Man City apologises for fan chants during Hillsborough silence | Football News


A crush before the 1989 FA Cup semifinal between Liverpool and Nottingham at Hillsborough Stadium led to the deaths of 97 Liverpool fans.

Manchester City apologised to Liverpool and condemned supporters who chanted during a minute’s silence to mark the 33rd anniversary of the Hillsborough disaster on Saturday.

Referee Michael Oliver cut short the commemoration to the victims from the 1989 crush before the FA Cup semifinal, which City lost 3-2 at Wembley Stadium.

“I would never have thought that this is Manchester City. Some people didn’t understand the situation and that’s not nice. That’s really wrong in that moment but you can’t change that and it’s nothing to do with City and we accept the apology,” Liverpool manager Jürgen Klopp said.

The chanting came from the end with City fans at the national football stadium and it was followed by boos from Liverpool supporters.

Amid the noise, Oliver blew his whistle to signal a premature end to the intended period of silence that had seen both sets of players gather around the centre circle.

“Manchester City are extremely disappointed with the actions of some City supporters during the minute’s silence before today’s game,” City said in a statement.

“The club sincerely apologises to all those connected with Liverpool Football Club.”

A crush before the 1989 FA Cup semifinal between Liverpool and Nottingham at Hillsborough Stadium led to the deaths of 97 Liverpool fans.

The 97th victim of the United Kingdom’s worst sports disaster was announced last year when Andrew Devine died at the age of 55 from long-term injuries sustained at Hillsborough.
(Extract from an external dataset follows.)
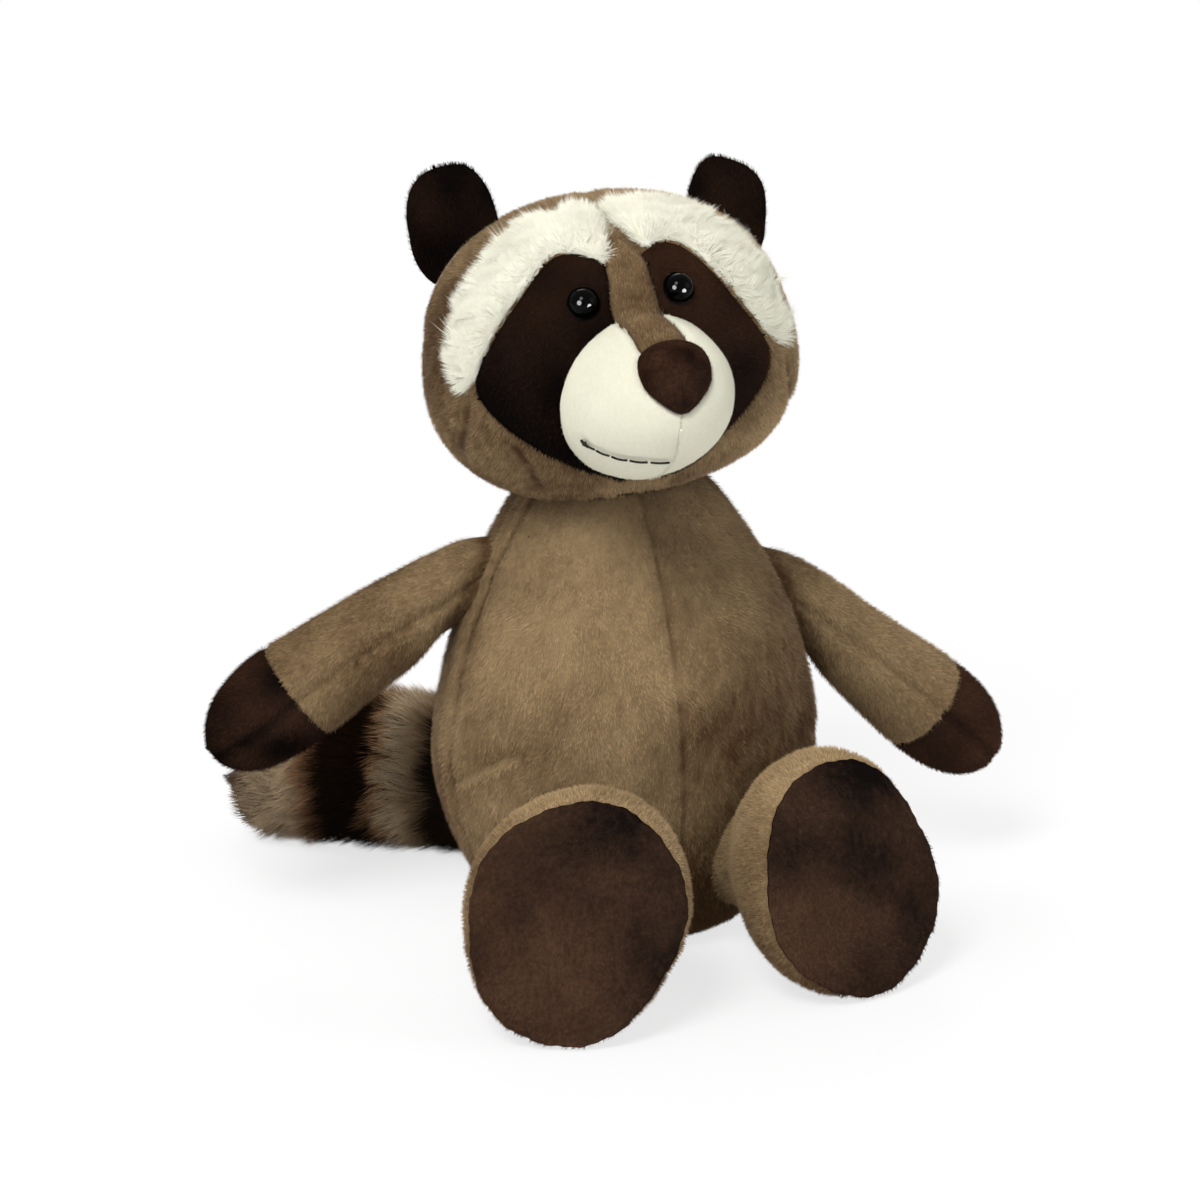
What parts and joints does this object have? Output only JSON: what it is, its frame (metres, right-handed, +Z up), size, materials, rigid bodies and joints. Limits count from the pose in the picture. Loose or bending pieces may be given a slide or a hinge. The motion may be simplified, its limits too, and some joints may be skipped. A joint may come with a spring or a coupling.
{
  "type": "plush raccoon toy",
  "caption": "Seated soft toy raccoon with outstretched arms, oval soled feet, a patched face with long pale brow fur, and a thick banded tail lying on the floor behind it.",
  "frame": {"origin": "the middle of the torso's flat underside, on the plane that the toy sits on", "axes": "+Z up, -Y out of the toy's chest, +X towards the toy's own left"},
  "size_m": [0.2432, 0.2143, 0.2224],
  "materials": {
    "taupe_plush": "short brushed pile",
    "dark_plush": "short brushed pile",
    "sole_plush": "short dense pile",
    "nose_plush": "short dense pile",
    "cream_plush": "short brushed pile",
    "cream_long_pile": "long combed pile",
    "tail_long_pile": "long banded pile, dark brown and tan",
    "eye_gloss": "polished",
    "washer_plastic": "moulded"
  },
  "bodies": {
    "root": {"torso": "taupe_plush", "head": "taupe_plush", "nose_bridge": "taupe_plush", "mask_left": "dark_plush", "mask_right": "dark_plush", "brow_fur_left": "cream_long_pile", "brow_fur_right": "cream_long_pile", "muzzle_left": "cream_plush", "muzzle_right": "cream_plush", "nose": "nose_plush", "eye_left": "eye_gloss", "eye_right": "eye_gloss", "eye_washer_left": "washer_plastic", "eye_washer_right": "washer_plastic", "ear_left": "dark_plush", "ear_right": "dark_plush", "arm_left": "taupe_plush", "arm_right": "taupe_plush", "hand_left": "dark_plush", "hand_right": "dark_plush", "leg_left": "taupe_plush", "leg_right": "taupe_plush", "sole_left": "sole_plush", "sole_right": "sole_plush", "tail": "tail_long_pile"}
  },
  "joints": []
}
Liverpool coroner’s court concluded he was “unlawfully killed.”

In 2019, the police commander at Hillsborough David Duckenfield was found not guilty of gross negligence.

The families of the victims fought a decades-long campaign to see Duckenfield prosecuted over the 1989 disaster.

In 2016, after hearing two years of evidence, an inquest ruled they had been “unlawfully killed”, with jurors concluding policing decisions “caused or contributed” to the deaths, and amounted to “gross negligence”.

But the former officer was cleared by a jury following a six-week trial.